Do you really think so? Thought the points he made re: the movement of global money out of first world nations into (some) developing ones was obvious by now? And, ohman, don't believe anything he says! Srsly, both his books are so misleading as to what's really going on, more propaganda than anything else, and it really bugs me how he doesn't look at statistics, just relies on the hearsay of his friends. On top of that, he takes things for granted, makes assumptions which I believe are debatable, such that globalization is caused by technological determinism when I think that there's a case to be made that it might be the result of class-bound determinism - that is, what's driving the process today isn't efficiency but greed. Also, the Lexus and the Olive Tree has already been discredited by recent events, such as the fall of Enron, which he repeatedly cited as a strong global company; it won't be long, I think, before The World Is Flat will be discredited too. His books tend to date very badly. For a book that seems to have dated well, try The Case Against the Global Economy, which seems even more relevant now than it did when it was published over ten years ago. I don't agree with everything it says, such as the essay that claims the solution to our environmental problems is to have land revert back to the commons, but it provides a check on the views of Friedman et al. Another book I remember reading and liking was Post Corporate World - Life After Capitalism, though it was quite some time ago, so I can't say how well its aged.
From: [identity profile] color-blue.livejournal.com
And, omg, I can't believe I forgot this book. Stiglitz's Globalization & Its Discontents. Stiglitz is a Nobel Prize economist, but he also served as senior vice president at the World Bank & on Clinton's Council of Economic Advisors, so he has a lot of real-world experience, and on top of that the writer's very clear & easy to understand. I do think its a bit too rah-rah World Bank & boo-hoo IMF, and there're a couple of policy points in it I disagree with, but every writer comes with their own biases, and its a great big-picture introduction to the topic of how world finance & globalization works.
From: [identity profile] morphaileffect.livejournal.com
many, many thanks for the recs. i do need to read up on economic theory, and i'm looking to buy more books on it soon. the titles you gave will definitely make my shopping list. er... to be honest, all i have on my list right now is the mystery of capital, which i've already read and has actually greatly influenced my views on globalization.

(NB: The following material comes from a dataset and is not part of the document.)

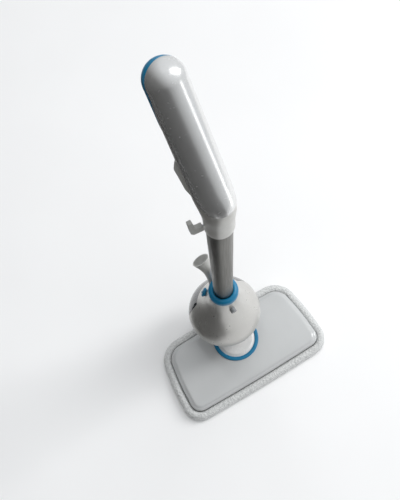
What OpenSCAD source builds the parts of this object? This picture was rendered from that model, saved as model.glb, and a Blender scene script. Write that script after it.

i confess, though, i wonder what you think of this book? the person who lent this to me was a visiting US resident who made it sound like it was required reading. it taught me a lot about the importance of microbanking and the impact of outsourcing on developing economies, but i'm open to being set straight.
From: [identity profile] color-blue.livejournal.com
This reply is so late - sorry. ^^;; And, I've never read the book, so don't think I could set you straight. But, hm. I'm assuming it has the same theory that his papers do, which is that capitalism fails in third world countries because the capital that poor have access to isn't recognized or liquid. (Let me know if I'm wrong in this?) It's been some time since I read him, (and if I remember his arguments correctly) I don't completely disagree with what he says, because I think that if you turn the assets of the poor into liquid capital that will help the poor, but it doesn't solve the problem or tell you the cause of it. It is like saying that the poor are poor because they don't have enough clothes to wear, and if everyone had enough clothes to wear there would be no poor. And, /yeah/, giving the poor free clothes will help them, just like transforming the dead to liquid capital will help 3rd world countries, but it's a superficial analysis of the problem. imo the reason that globalization has failed in so many countries is because it was carried out hastily and unequally, such as the WTO forcing third world countries to eliminate tariffs on agricultural products while developed countries still protected their own agricultural sector through subsidies, pressuring capital markets to open when there weren't sufficient regulations, the IMF pressuring countries to follow policies that gutted the public service sector, etcetc. But I still like his analysis, because it does address a problem that poor in 3rd world countries face, and unlike most economic analysis out there I think that his solutions will help (just, imo, not as much as he claims they will, because they don't address the deeper causes).